**OBJECTIVE**
Search the data for the string "joints" and gather each line it is in.

++++++++

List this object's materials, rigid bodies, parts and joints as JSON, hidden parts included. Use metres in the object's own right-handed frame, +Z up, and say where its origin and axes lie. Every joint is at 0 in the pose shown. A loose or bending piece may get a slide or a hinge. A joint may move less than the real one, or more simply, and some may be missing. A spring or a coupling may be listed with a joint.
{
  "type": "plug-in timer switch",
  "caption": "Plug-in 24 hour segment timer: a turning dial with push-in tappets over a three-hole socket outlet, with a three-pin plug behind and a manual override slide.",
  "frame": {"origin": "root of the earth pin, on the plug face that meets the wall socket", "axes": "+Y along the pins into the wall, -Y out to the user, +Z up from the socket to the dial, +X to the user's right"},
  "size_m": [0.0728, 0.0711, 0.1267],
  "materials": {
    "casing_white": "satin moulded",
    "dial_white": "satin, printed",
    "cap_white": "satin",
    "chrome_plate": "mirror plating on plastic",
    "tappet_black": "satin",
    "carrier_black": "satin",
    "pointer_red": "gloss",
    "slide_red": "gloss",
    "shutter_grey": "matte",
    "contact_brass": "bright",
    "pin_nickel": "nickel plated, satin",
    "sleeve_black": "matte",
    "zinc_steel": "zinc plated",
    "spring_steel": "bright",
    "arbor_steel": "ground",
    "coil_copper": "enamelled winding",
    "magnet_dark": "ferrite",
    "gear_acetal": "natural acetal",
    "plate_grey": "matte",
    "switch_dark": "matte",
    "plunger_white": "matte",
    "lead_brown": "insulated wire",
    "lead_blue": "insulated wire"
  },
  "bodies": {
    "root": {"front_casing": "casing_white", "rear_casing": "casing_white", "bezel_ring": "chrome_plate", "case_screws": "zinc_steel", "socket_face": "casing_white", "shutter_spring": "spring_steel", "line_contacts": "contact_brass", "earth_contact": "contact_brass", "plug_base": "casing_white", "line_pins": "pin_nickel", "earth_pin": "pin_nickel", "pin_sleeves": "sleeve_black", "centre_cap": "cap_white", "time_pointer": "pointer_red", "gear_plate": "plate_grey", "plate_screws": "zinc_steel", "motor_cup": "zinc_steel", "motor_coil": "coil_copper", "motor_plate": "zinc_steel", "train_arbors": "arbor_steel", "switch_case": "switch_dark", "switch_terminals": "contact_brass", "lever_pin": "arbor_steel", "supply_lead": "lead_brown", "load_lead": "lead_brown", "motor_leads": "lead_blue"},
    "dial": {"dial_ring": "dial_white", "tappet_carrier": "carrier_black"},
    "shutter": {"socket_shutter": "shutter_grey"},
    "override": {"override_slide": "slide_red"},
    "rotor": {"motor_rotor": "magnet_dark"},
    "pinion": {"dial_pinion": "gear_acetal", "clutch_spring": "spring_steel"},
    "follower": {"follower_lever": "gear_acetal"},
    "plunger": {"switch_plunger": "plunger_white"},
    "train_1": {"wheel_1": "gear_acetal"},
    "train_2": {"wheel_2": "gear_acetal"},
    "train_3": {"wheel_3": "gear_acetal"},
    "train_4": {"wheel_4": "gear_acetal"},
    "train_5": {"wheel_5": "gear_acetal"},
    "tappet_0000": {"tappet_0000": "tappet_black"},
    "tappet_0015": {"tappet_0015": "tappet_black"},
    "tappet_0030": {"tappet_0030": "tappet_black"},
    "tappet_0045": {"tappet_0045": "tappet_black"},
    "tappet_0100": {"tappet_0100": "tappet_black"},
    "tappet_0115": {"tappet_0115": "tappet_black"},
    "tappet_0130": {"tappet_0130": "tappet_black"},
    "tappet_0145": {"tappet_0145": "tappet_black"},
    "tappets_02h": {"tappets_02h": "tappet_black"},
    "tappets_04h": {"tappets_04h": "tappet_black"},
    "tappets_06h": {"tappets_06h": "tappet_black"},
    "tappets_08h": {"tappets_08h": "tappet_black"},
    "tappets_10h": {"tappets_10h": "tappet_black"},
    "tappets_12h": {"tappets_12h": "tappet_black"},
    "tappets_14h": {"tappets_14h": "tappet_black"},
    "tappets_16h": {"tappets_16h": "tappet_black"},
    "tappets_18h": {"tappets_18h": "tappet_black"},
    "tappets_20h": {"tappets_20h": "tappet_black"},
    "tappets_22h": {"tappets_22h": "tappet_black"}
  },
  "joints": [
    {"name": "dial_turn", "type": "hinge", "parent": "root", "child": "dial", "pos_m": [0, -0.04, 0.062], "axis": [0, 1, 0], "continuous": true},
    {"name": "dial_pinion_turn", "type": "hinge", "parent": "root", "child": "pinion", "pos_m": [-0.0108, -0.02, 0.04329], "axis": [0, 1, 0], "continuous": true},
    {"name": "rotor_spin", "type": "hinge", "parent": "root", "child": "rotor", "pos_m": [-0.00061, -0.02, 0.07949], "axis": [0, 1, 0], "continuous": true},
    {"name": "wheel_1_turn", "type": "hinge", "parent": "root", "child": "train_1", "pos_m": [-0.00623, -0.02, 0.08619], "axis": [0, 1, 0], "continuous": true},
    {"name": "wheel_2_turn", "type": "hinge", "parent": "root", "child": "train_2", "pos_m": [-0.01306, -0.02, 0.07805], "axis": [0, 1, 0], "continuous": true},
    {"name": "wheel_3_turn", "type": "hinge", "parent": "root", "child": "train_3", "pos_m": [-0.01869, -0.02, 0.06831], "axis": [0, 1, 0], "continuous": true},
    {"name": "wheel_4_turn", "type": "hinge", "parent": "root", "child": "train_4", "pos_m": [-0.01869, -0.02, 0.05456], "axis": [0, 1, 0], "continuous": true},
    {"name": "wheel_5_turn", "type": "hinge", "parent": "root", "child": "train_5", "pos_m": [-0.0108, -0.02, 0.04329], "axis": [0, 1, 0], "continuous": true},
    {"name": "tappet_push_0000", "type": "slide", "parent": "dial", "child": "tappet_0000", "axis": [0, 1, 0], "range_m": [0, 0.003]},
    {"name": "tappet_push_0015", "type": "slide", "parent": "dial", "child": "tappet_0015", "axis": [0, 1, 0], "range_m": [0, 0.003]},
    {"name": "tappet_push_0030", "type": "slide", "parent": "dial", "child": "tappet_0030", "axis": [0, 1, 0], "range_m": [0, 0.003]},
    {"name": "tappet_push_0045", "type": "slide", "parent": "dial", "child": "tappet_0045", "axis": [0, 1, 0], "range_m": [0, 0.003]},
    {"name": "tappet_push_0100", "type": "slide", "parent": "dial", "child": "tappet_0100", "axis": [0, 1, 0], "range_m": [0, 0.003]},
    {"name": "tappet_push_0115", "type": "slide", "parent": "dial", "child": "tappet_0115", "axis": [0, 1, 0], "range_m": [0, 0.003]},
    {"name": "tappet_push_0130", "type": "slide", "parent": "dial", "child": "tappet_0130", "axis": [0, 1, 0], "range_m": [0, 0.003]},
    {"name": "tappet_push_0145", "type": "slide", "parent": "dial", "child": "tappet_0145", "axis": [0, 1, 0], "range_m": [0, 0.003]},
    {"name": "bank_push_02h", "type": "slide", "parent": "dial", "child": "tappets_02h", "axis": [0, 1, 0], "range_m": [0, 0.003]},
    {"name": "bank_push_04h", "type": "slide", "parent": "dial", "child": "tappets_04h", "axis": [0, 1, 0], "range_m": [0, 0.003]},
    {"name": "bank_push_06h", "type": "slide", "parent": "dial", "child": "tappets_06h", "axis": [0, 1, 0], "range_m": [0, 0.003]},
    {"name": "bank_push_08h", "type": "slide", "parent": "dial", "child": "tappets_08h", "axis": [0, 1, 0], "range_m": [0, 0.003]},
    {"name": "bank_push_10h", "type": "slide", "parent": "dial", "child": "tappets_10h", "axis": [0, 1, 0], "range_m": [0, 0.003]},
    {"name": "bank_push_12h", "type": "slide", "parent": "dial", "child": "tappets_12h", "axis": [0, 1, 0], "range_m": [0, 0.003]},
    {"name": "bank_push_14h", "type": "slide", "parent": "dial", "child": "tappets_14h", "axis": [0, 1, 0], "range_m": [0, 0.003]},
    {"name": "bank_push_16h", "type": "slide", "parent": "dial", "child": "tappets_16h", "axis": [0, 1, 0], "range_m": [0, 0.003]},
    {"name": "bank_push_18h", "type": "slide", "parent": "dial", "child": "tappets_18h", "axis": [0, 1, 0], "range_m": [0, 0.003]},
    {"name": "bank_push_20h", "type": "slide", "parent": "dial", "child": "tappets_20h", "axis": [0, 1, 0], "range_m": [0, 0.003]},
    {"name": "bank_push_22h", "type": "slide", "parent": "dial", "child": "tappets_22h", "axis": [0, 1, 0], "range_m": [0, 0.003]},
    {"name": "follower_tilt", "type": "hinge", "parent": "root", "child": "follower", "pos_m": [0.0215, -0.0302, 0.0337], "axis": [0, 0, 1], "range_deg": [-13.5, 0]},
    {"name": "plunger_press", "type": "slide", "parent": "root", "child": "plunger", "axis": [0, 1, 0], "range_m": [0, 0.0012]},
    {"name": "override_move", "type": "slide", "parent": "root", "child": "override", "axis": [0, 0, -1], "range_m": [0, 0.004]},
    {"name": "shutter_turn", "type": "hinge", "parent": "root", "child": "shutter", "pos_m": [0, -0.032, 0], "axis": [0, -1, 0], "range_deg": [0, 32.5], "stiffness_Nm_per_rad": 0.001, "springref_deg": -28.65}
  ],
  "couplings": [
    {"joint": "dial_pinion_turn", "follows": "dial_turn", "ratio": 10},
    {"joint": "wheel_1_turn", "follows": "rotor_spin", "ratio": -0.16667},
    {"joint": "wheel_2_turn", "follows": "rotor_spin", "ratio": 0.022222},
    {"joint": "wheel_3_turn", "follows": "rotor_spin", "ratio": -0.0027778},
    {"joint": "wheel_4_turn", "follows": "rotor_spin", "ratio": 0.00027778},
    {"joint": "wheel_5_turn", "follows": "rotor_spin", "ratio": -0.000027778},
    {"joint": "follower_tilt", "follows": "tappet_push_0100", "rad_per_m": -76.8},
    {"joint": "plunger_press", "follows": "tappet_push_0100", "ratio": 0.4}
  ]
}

++++++++

**RESULT BELOW**
List this object's materials, rigid bodies, parts and joints as JSON, hidden parts included. Use metres in the object's own right-handed frame, +Z up, and say where its origin and axes lie. Every joint is at 0 in the pose shown. A loose or bending piece may get a slide or a hinge. A joint may move less than the real one, or more simply, and some may be missing. A spring or a coupling may be listed with a joint.
  "joints": [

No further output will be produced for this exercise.